Foi en l’Incarnation, ce mystère d’amour dans lequel Dieu, le « roi du ciel et de la terre », s’abaisse humblement pour prendre chair de notre chair : « Ce Verbe du Père, si digne, si saint et si glorieux, le très haut Père du ciel annonça, par son saint ange Gabriel, qu’il viendrait dans le sein de la glorieuse Vierge Marie ; et de fait il reçut vraiment, dans son sein, la chair de notre fragile humanité » (Lettre à tous les fidèles, 4) Ainsi, trois ans avant sa mort, alors que « l’Enfant-Jésus était, de fait, endormi dans l’oubli au fond de bien des cœurs » François organise à Greccio une crèche vivante, la nuit de Noël, pour voir de ses propres yeux l’Enfant tel qu’il était à Bethléem et mieux percevoir, dans ce mystère de l’Incarnation, l’humanité et l’humilité de Dieu. « C’était le triomphe de la pauvreté, la meilleure leçon d’humilité ; Greccio était devenu un nouveau Bethléem. La nuit se fit aussi lumineuse que le jour et aussi délicieuse pour les animaux que pour les hommes. Les foules accoururent, et le renouvellement du mystère renouvela leurs motifs de joie. » (1 Cel 85-86)
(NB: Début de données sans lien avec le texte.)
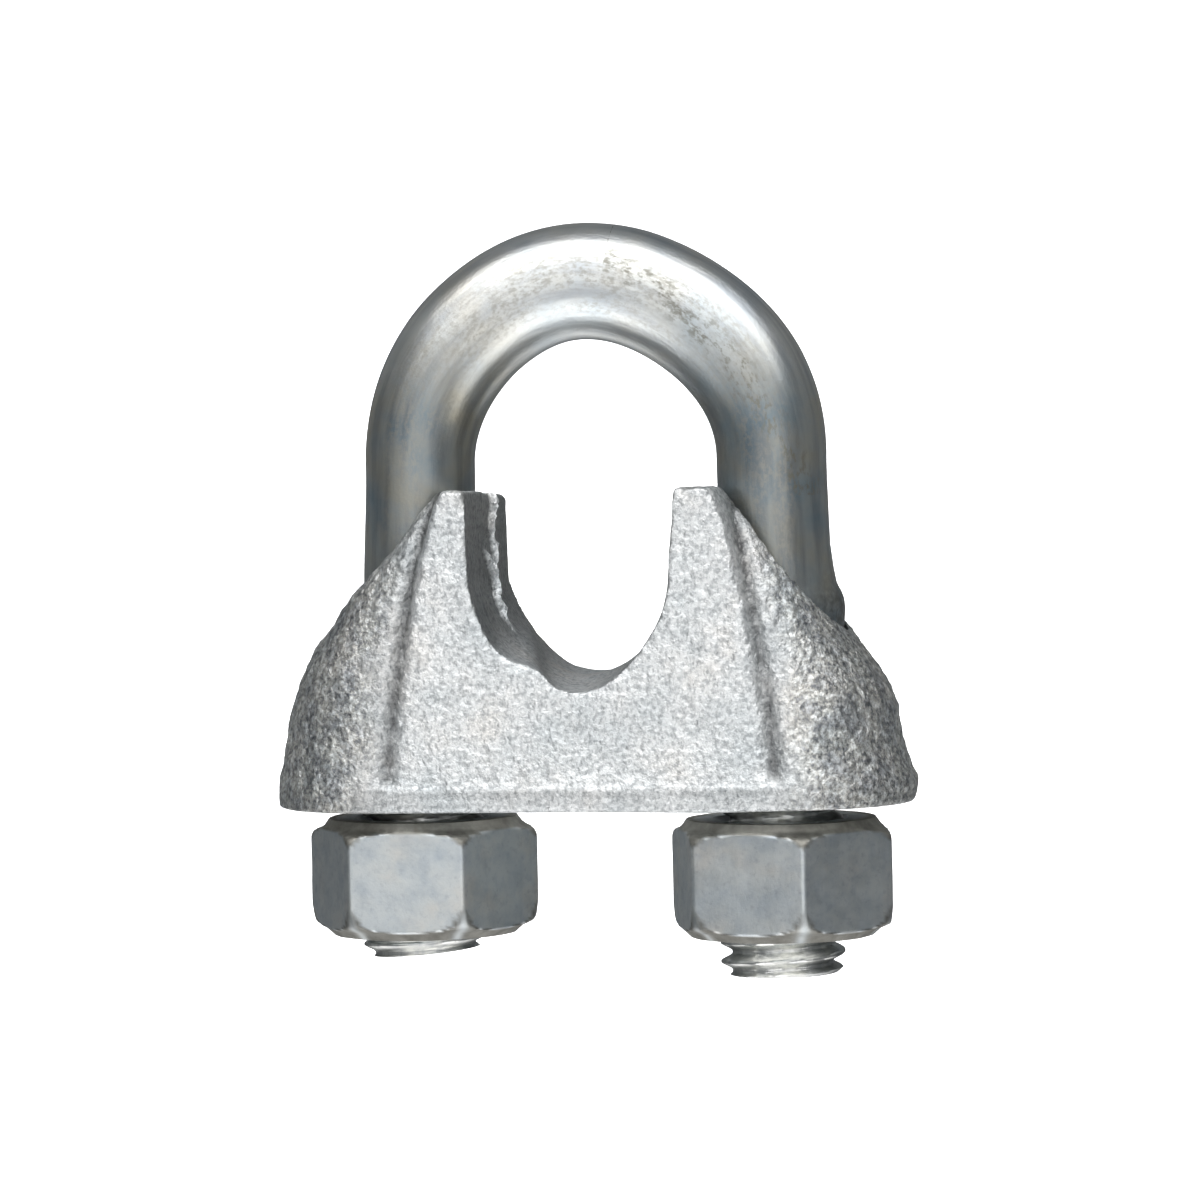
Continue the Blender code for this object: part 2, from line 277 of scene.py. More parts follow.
def u_bolt():
    columns = 72
    line, outward = bolt_centre_line(90, {side: leg_heights(side) for side in SIDES})
    turn = np.linspace(0, 2 * math.pi, columns, endpoint=False)
    along = np.concatenate([[0.0], np.cumsum(np.linalg.norm(np.diff(line, axis=0), axis=1))])
    rings, straight, swollen, off_score = [], [], [], []
    for (x, z), (out_x, out_z), way in zip(line, outward, along):
        side = "left" if x < 0 else "right"
        end = LEG_END[side] - END_DROP[side]
        angle = turn if x > 0 else math.pi - turn
        wander = 0.06 * np.sin(2 * angle + 1.0) + 0.04 * np.sin(5 * angle)
        swelling = np.interp(z, SWELL_Z, SWELL) * (x > 0)
        swelling = swelling * bell(turn_from(angle, SWELL_TURN), SWELL_SPREAD)
        rise = END_SLOPE[side] * END_R * np.cos(angle)
        slant = rise * max(0.0, 1 - (z - end) / END_SLOPE_HEIGHT)
        radius = rod_radius(z + slant, angle, end + rise, wander) + swelling
        reach = radius * np.cos(turn)
        ring = [x + reach * out_x, radius * np.sin(turn), z + reach * out_z + slant]
        rings.append(np.stack(ring, axis=1))
        straight.append(np.stack([reach, radius * np.sin(turn), np.full(columns, way)], axis=1))
        swollen.append(swelling)
        round_bow = math.degrees(math.atan2(z - BOW_Z, x))
        score = np.interp(round_bow, SCORE_ANGLE, SCORE_REACH, left=NO_SCORE, right=NO_SCORE)
        off_score.append(np.where(np.sin(turn) < 0.3, reach - score, NO_SCORE))
    obj = tube_object("u_bolt_forged", rings)
    positions, normals = vertex_arrays(obj.data)
    push_out(obj.data, positions, normals, 0.03 * noise_at(positions, 6.0, 2, seed=1.0))
    unbent = obj.data.attributes.new("unbent", "FLOAT_VECTOR", "POINT")
    unbent.data.foreach_set("vector", np.concatenate(straight).ravel())
    point_values(obj.data, "swollen", np.concatenate(swollen))
    point_values(obj.data, "off_score", np.concatenate(off_score))
    return obj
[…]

Foi en l’Eucharistie, prolongement de l’Incarnation et sacrement privilégié de la présence du Christ, qui lui donne à voir et à contempler son Bien-Aimé : « du très haut Fils de Dieu, je ne vois rien de sensible en ce monde, si ce n’est son Corps et son Sang très saints » (Test 10) « Voyez : chaque jour il s’abaisse, exactement comme à l’heure où, quittant son palais royal, il s’est incarné dans le sein de la Vierge ; chaque jour c’est lui-même qui vient à nous, et sous les dehors les plus humbles ; chaque jour il descend du sein du Père sur l’autel entre les mains du prêtre. Et de même qu’il se présentait aux saints apôtres dans une chair bien réelle, de même se montre-t-il à nos yeux maintenant dans du pain sacré… Lorsque, de nos yeux de chair, nous voyons du pain et du vin, sachons voir et croire fermement que c’est là, réels et vivants, le Corps et le Sang très saints du Seigneur. Tel est en effet le moyen qu’il a choisi de rester toujours avec ceux qui croient en lui, comme il l’a dit lui-même : Je suis avec vous jusqu’à la fin du monde. » (Adm1, 16-22) Pour François, il y a véritablement un lien profond entre l’Incarnation du Verbe dans le sein de la Vierge et la venue du Christ chaque jour, depuis le sein du Père, dans le pain consacré.

Vénération pour la Croix, parce qu’elle symbolise les souffrances du Christ mais aussi parce qu’elle est le signe de la puissance et du salut de Dieu, non pas dans la gloire et la richesse, mais dans la faiblesse, l’abandon, l’humiliation, le dénuement le plus total. « Ce dont nous pouvons tirer gloire, c’est de nos faiblesses. C’est de notre part quotidienne à la sainte Croix de notre Seigneur Jésus-Christ » (Adm 5, 8)
En recevant les stigmates, François vit la Passion du Christ dans sa chair, mais aussi dans son cœur, lui qui ne peut retenir ses larmes et reste inconsolable au souvenir des plaies du Christ. (2 Cel 10-11)

Louange de la Création et de son Créateur. « Il savait, dans une belle chose, contempler le Très Beau ; tout ce qu’il rencontrait de bon lui chantait : Celui qui m’a fait, celui-là est le Très Bon. » (2 Cel 165)
Pour François, aucun doute, la Création tout entière est l’œuvre de Dieu, elle reflète en toute chose, en tout être, la beauté et la bonté de l’amour divin. François ne se contente pas de la célébrer, comme dans le Cantique des Créatures, il porte aussi sur elle un regard nouveau, il reconnait en elle la sagesse et la bienveillance d’un Père pour chacune de ses créatures. Il peut alors fraterniser avec l’ensemble de la Création et devenir le chantre de la fraternité universelle.

Ainsi donc, François ne remet pas en cause la foi de l’Église, il en est même un ardent défenseur. Par contre, et nous le verrons dans la 3ème partie, c’est à travers son itinéraire spirituel et la forme de vie qu’il choisit pour son Ordre qu’il va contribuer à renouveler cette Église de l’intérieur et à lui donner un nouveau souffle.